According to Morningstar data, the standard annual management fee of a Eurozone money market ETF is at the top-end of a 0.05-0.15% range and compares favourably to the fees charged by around 70% of the 100 largest traditional open-ended money market funds domiciled in the Eurozone which range from 0.02% to 1.10%. However, despite the comparative advantage in cost terms and the flexibility afforded by the real-time on-exchange tradability of ETFs, the market share captured by European money market ETFs, remains a very small fraction of that of traditional funds. Money market ETFs are relatively new in the European ETF landscape, with the first Eurozone offering (e.g. db x-trackers II Eonia 1C) launched in June 2007. This is indeed a brief history when compared to long-running traditional funds, some of which can be traced back to the mid-to-late 1980s.
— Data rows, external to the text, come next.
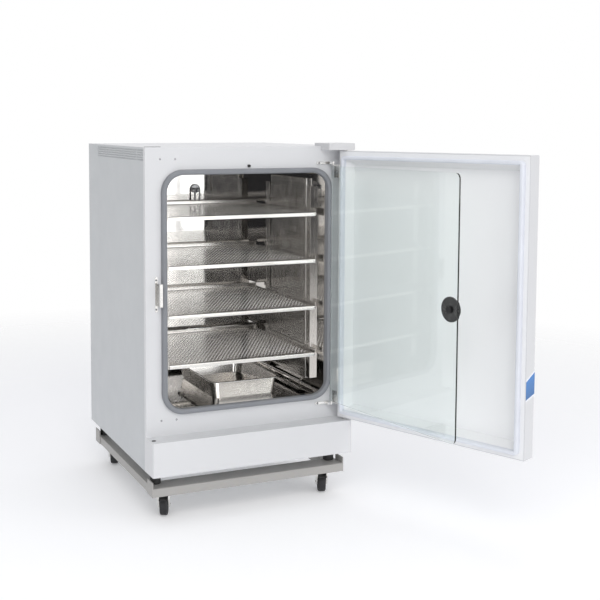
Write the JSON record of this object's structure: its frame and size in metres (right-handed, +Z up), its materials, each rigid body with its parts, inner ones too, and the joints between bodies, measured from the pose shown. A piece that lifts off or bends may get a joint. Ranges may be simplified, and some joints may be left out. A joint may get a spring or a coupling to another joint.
{
  "type": "laboratory incubator",
  "caption": "Floor-standing carbon-dioxide incubator on a castered base: insulated cabinet, polished chamber with perforated shelves and water pan, glass inner door and insulated outer door.",
  "frame": {"origin": "on the floor, under the middle of the casing", "axes": "+Z up, the doors and the chamber's mouth face -Y, hinges on the +X side"},
  "size_m": [0.8709, 1.2103, 1.059],
  "materials": {
    "front_paint": "satin",
    "side_paint": "satin",
    "cap_plastic": "satin",
    "polished_steel": "polished",
    "brushed_steel": "satin",
    "hardware_steel": "satin",
    "screw_steel": "satin",
    "chamber_silicone": "matte",
    "liner_plastic": "satin",
    "seal_rubber": "satin",
    "foam": "matte",
    "heater_foil": "satin",
    "circuit_board": "satin",
    "dark_plastic": "satin",
    "sensor_steel": "satin",
    "motor_metal": "satin",
    "gas_brass": "satin",
    "panel_plastic": "satin",
    "display_glass": "gloss",
    "accent_blue": "gloss",
    "clear_glass": "polished",
    "base_paint": "satin",
    "foot_rubber": "matte",
    "wheel_rubber": "satin"
  },
  "bodies": {
    "cabinet": {"side_panel_left": "side_paint", "side_panel_right": "side_paint", "top_panel": "front_paint", "base_pan": "side_paint", "front_frame": "front_paint", "rear_panel": "side_paint", "chamber_liner": "polished_steel", "chamber_heater": "heater_foil", "insulation": "foam", "chamber_gasket": "chamber_silicone", "shelf_posts": "brushed_steel", "shelf_rails": "brushed_steel", "duct_panel": "brushed_steel", "fan_motor": "motor_metal", "chamber_sensor": "sensor_steel", "control_electronics": "circuit_board", "gas_inlet": "gas_brass", "mains_inlet": "dark_plastic", "lower_front_cover": "front_paint", "hinge_plates": "hardware_steel", "hinge_pins": "hardware_steel", "hinge_cap": "cap_plastic", "spare_hinge_plugs": "dark_plastic", "glass_hinge_brackets": "hardware_steel", "strike_plate": "hardware_steel", "base_rails": "base_paint", "corner_plates": "base_paint", "equipment_feet": "foot_rubber", "caster_plates": "hardware_steel", "casing_screws": "screw_steel"},
    "outer_door": {"door_shell": "front_paint", "door_liner": "liner_plastic", "door_gasket": "seal_rubber", "door_foam": "foam", "door_bushes": "hardware_steel", "door_pull": "dark_plastic", "control_panel": "panel_plastic", "display_window": "display_glass", "accent_band": "accent_blue"},
    "glass_door": {"glass_pane": "clear_glass", "glass_clips": "hardware_steel"},
    "latch": {"latch_knob": "dark_plastic"},
    "water_pan": {"water_pan": "brushed_steel"},
    "impeller": {"fan_impeller": "dark_plastic"},
    "door_switch": {"door_switch": "dark_plastic"},
    "power_switch": {"power_switch": "dark_plastic"},
    "shelf_1": {"shelf_1": "brushed_steel"},
    "shelf_2": {"shelf_2": "brushed_steel"},
    "shelf_3": {"shelf_3": "brushed_steel"},
    "shelf_4": {"shelf_4": "brushed_steel"},
    "wheel_front_left": {"wheel_front_left": "wheel_rubber"},
    "fork_front_left": {"fork_front_left": "hardware_steel"},
    "brake_front_left": {"brake_front_left": "dark_plastic"},
    "wheel_front_right": {"wheel_front_right": "wheel_rubber"},
    "fork_front_right": {"fork_front_right": "hardware_steel"},
    "brake_front_right": {"brake_front_right": "dark_plastic"},
    "wheel_rear_left": {"wheel_rear_left": "wheel_rubber"},
    "fork_rear_left": {"fork_rear_left": "hardware_steel"},
    "wheel_rear_right": {"wheel_rear_right": "wheel_rubber"},
    "fork_rear_right": {"fork_rear_right": "hardware_steel"}
  },
  "joints": [
    {"name": "outer_door_hinge", "type": "hinge", "parent": "cabinet", "child": "outer_door", "pos_m": [0.298, -0.327, 0.63], "axis": [0, 0, 1], "range_deg": [-113, 7]},
    {"name": "glass_door_hinge", "type": "hinge", "parent": "cabinet", "child": "glass_door", "pos_m": [0.262, -0.315, 0.63], "axis": [0, 0, 1], "range_deg": [-99.5, 6.17]},
    {"name": "latch_turn", "type": "hinge", "parent": "glass_door", "child": "latch", "pos_m": [0.34156, -0.80864, 0.641], "axis": [0.9863, 0.165, 0], "range_deg": [0, 90]},
    {"name": "water_pan_slide", "type": "slide", "parent": "cabinet", "child": "water_pan", "axis": [0, -1, 0], "range_m": [0, 0.06]},
    {"name": "fan_spin", "type": "hinge", "parent": "cabinet", "child": "impeller", "pos_m": [0.26, -0.045, 0.73], "axis": [1, 0, 0], "continuous": true},
    {"name": "door_switch_press", "type": "slide", "parent": "cabinet", "child": "door_switch", "axis": [0, 1, 0], "range_m": [0, 0.004], "stiffness_N_per_m": 200},
    {"name": "power_switch_rock", "type": "hinge", "parent": "cabinet", "child": "power_switch", "pos_m": [-0.15, 0.294, 0.23], "axis": [1, 0, 0], "range_deg": [-12, 0]},
    {"name": "shelf_1_slide", "type": "slide", "parent": "cabinet", "child": "shelf_1", "axis": [0, -1, 0], "range_m": [0, 0.3]},
    {"name": "shelf_2_slide", "type": "slide", "parent": "cabinet", "child": "shelf_2", "axis": [0, -1, 0], "range_m": [0, 0.3]},
    {"name": "shelf_3_slide", "type": "slide", "parent": "cabinet", "child": "shelf_3", "axis": [0, -1, 0], "range_m": [0, 0.3]},
    {"name": "shelf_4_slide", "type": "slide", "parent": "cabinet", "child": "shelf_4", "axis": [0, -1, 0], "range_m": [0, 0.3]},
    {"name": "swivel_front_left", "type": "hinge", "parent": "cabinet", "child": "fork_front_left", "pos_m": [-0.252, -0.274, 0.069], "axis": [0, 0, 1], "continuous": true},
    {"name": "brake_front_left_press", "type": "hinge", "parent": "fork_front_left", "child": "brake_front_left", "pos_m": [-0.25575, -0.28327, 0.059], "axis": [0.9272, -0.3746, 0], "range_deg": [0, 18]},
    {"name": "wheel_front_left_roll", "type": "hinge", "parent": "fork_front_left", "child": "wheel_front_left", "pos_m": [-0.24751, -0.26287, 0.03], "axis": [0.9272, -0.3746, 0], "continuous": true},
    {"name": "swivel_front_right", "type": "hinge", "parent": "cabinet", "child": "fork_front_right", "pos_m": [0.252, -0.274, 0.069], "axis": [0, 0, 1], "continuous": true},
    {"name": "brake_front_right_press", "type": "hinge", "parent": "fork_front_right", "child": "brake_front_right", "pos_m": [0.24825, -0.28327, 0.059], "axis": [0.9272, -0.3746, 0], "range_deg": [0, 18]},
    {"name": "wheel_front_right_roll", "type": "hinge", "parent": "fork_front_right", "child": "wheel_front_right", "pos_m": [0.25649, -0.26287, 0.03], "axis": [0.9272, -0.3746, 0], "continuous": true},
    {"name": "swivel_rear_left", "type": "hinge", "parent": "cabinet", "child": "fork_rear_left", "pos_m": [-0.252, 0.23, 0.069], "axis": [0, 0, 1], "continuous": true},
    {"name": "wheel_rear_left_roll", "type": "hinge", "parent": "fork_rear_left", "child": "wheel_rear_left", "pos_m": [-0.24751, 0.24113, 0.03], "axis": [0.9272, -0.3746, 0], "continuous": true},
    {"name": "swivel_rear_right", "type": "hinge", "parent": "cabinet", "child": "fork_rear_right", "pos_m": [0.252, 0.23, 0.069], "axis": [0, 0, 1], "continuous": true},
    {"name": "wheel_rear_right_roll", "type": "hinge", "parent": "fork_rear_right", "child": "wheel_rear_right", "pos_m": [0.25649, 0.24113, 0.03], "axis": [0.9272, -0.3746, 0], "continuous": true}
  ],
  "couplings": [
    {"joint": "glass_door_hinge", "follows": "outer_door_hinge", "ratio": 0.88053}
  ]
}
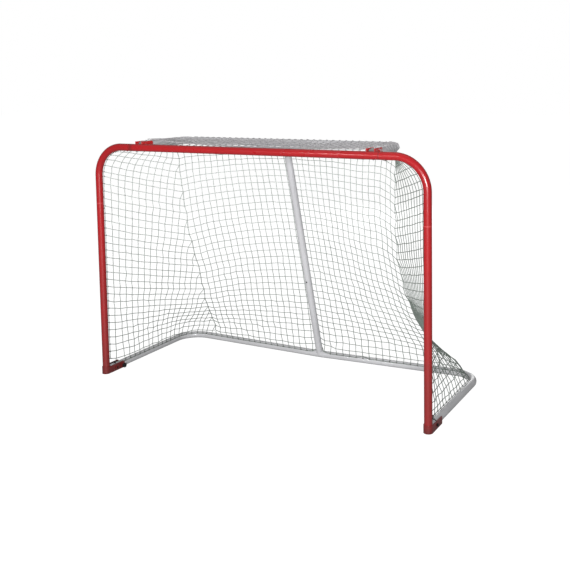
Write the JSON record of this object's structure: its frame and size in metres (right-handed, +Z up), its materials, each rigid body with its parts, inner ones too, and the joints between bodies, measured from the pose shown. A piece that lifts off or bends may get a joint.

As we write, the number of Eurozone money market ETFs is nearing 20, with the two largest (e.g. db x-trackers II Eonia and Lyxor ETF Euro Cash) having AUM in the EUR 1.2-1.3bn area. These figures pale in comparison to the over 3,300 open-ended Eurozone money market mutual funds, with the 100 largest all exceeding the most popular ETFs in AUM terms. In the UK, money market ETF presence is best described as testimonial. The timing issue, as well as the limited number of ETF providers, go a long way into explaining the development of money market ETFs. However, there may have also been structural causes borne out of the way most money market ETFs (note – we shall focus on the Eurozone) are built that have translated into a fairly unrewarding performance over the last two years and might have ultimately undermined their development.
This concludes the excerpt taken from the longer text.